As escolas públicas brasileiras também são marcadas por altas taxas de abandono escolar e de repetição, muitas vezes devido à falta de engajamento dos alunos. Entre jovens de 15-17 anos que não frequentam a escola pública, 19% tem o diploma do ensino médio. Entre a população branca, esse número é de 28%, enquanto entre a população negra, é de apenas 15%.

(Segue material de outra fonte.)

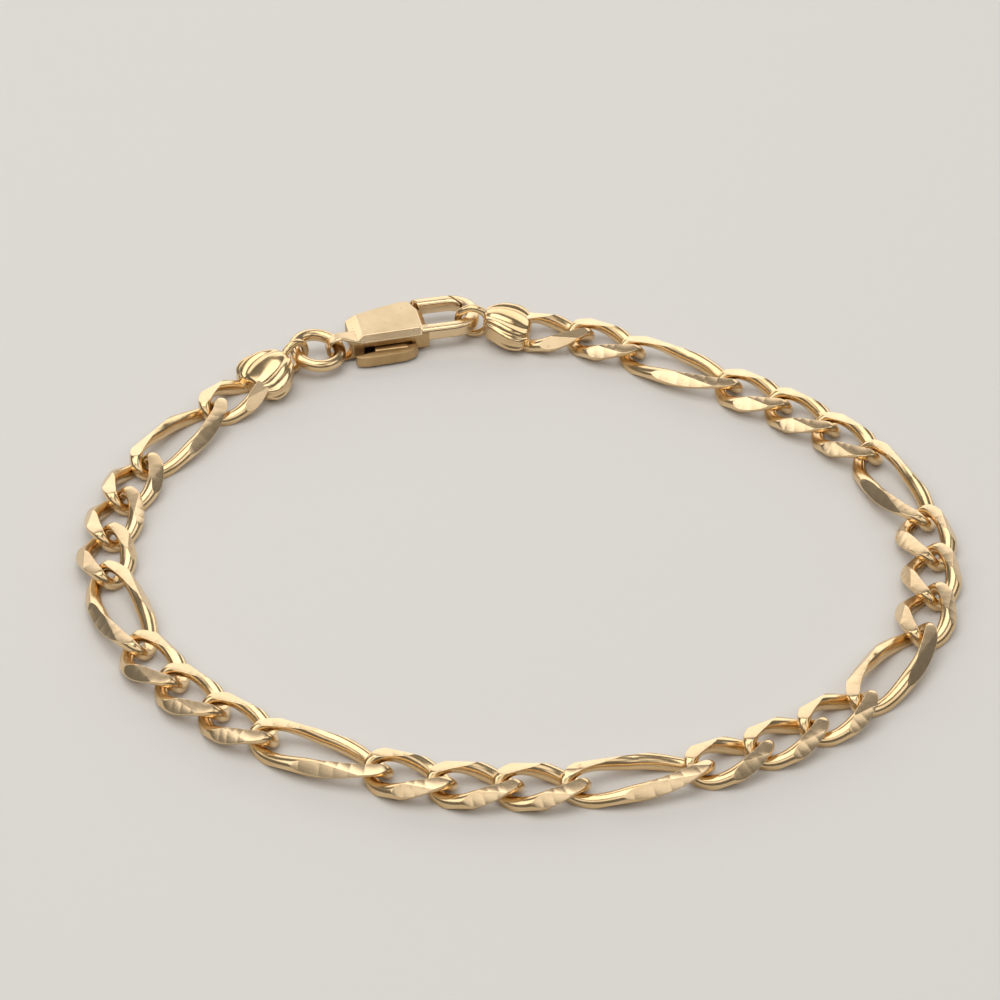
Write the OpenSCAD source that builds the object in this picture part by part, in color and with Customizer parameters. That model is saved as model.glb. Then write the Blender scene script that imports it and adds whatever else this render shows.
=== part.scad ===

Existem inúmeros fatores que levam ao abandono escolar. Em muitos casos, os alunos perdem o interesse devido à má qualidade do ensino e um currículo rígido que permite pouca flexibilidade. Além disso, uma pesquisa de 2009 sobre o preconceito e a discriminação em ambientes escolares concluiu que as taxas de falta de engajamento e abandono estão ligadas à discriminação. O estudo identificou a raça como uma das principais fontes de bullying, e descobriu que as taxas mais altas de abandono ocorreram em escolas com um maior nível de preconceito.
Em 2015, a Câmara dos Deputados aprovou uma emenda constitucional (PEC 171/93) que reduz a idade de responsabilidade criminal por crimes violentos de 18 para 16 anos. Os opositores argumentam que reduzir a idade e aumentar a duração das penas de prisão só piora as disparidades raciais no sistema de justiça brasileiro. Devido à falta de oportunidades para ressocialização, condenados libertados da prisão possuem 70-80% de probabilidade de reincidência.
Devido a um legado colonial de desigualdades raciais e oportunidades inadequadas de educação, certas populações têm maior probabilidade de deixar a escola e acabar no sistema de justiça criminal no Brasil. Embora a reforma ainda seja necessária, o governo teria que quase dobrar as despesas de educação federal e estadual em 2017, a fim de cumprir as metas estabelecidas pelo governo no Plano Nacional de Educação. Entretanto, no entanto, o governo federal recentemente aprovou a emenda de austeridade PEC 55, que criou um limite de 20 anos de gastos públicos. Até que o Brasil mude drasticamente sua abordagem da política educacional, as estatísticas das prisões continuarão a refletir as lacunas de oportunidade raciais.
Conclusão
Embora as políticas dos Estados Unidos e do Brasil tenham sido influenciadas por fatores históricos únicos, ambos os países compartilham um racismo sistêmico enraizado desde os tempos de escravidão, com altas taxas de encarceramento e lacunas de acesso acadêmico e conquistas. Ambos os países são caracterizados pela existência de uma Via Direta Escola-Prisão. A “Guerra ao Crime”, uma iniciativa norte-americana iniciada pelo Presidente Johnson em 1965 para investir no combate ao crime a nível federal, tomou força não só no país, mas no mundo todo. O movimento resultou em um crescimento exponencial das taxas de encarceramento, especificamente para crimes de drogas de pequeno porte. Hoje, os Estados Unidos e o Brasil são o lar de algumas das maiores populações carcerárias do mundo. Além de sistemas de justiça objetivamente injustos em ambos os países, a falta de oportunidades educacionais agrava os padrões de criminalidade e prisão. Infelizmente, essas disparidades se manifestam desde o período pré-escolar.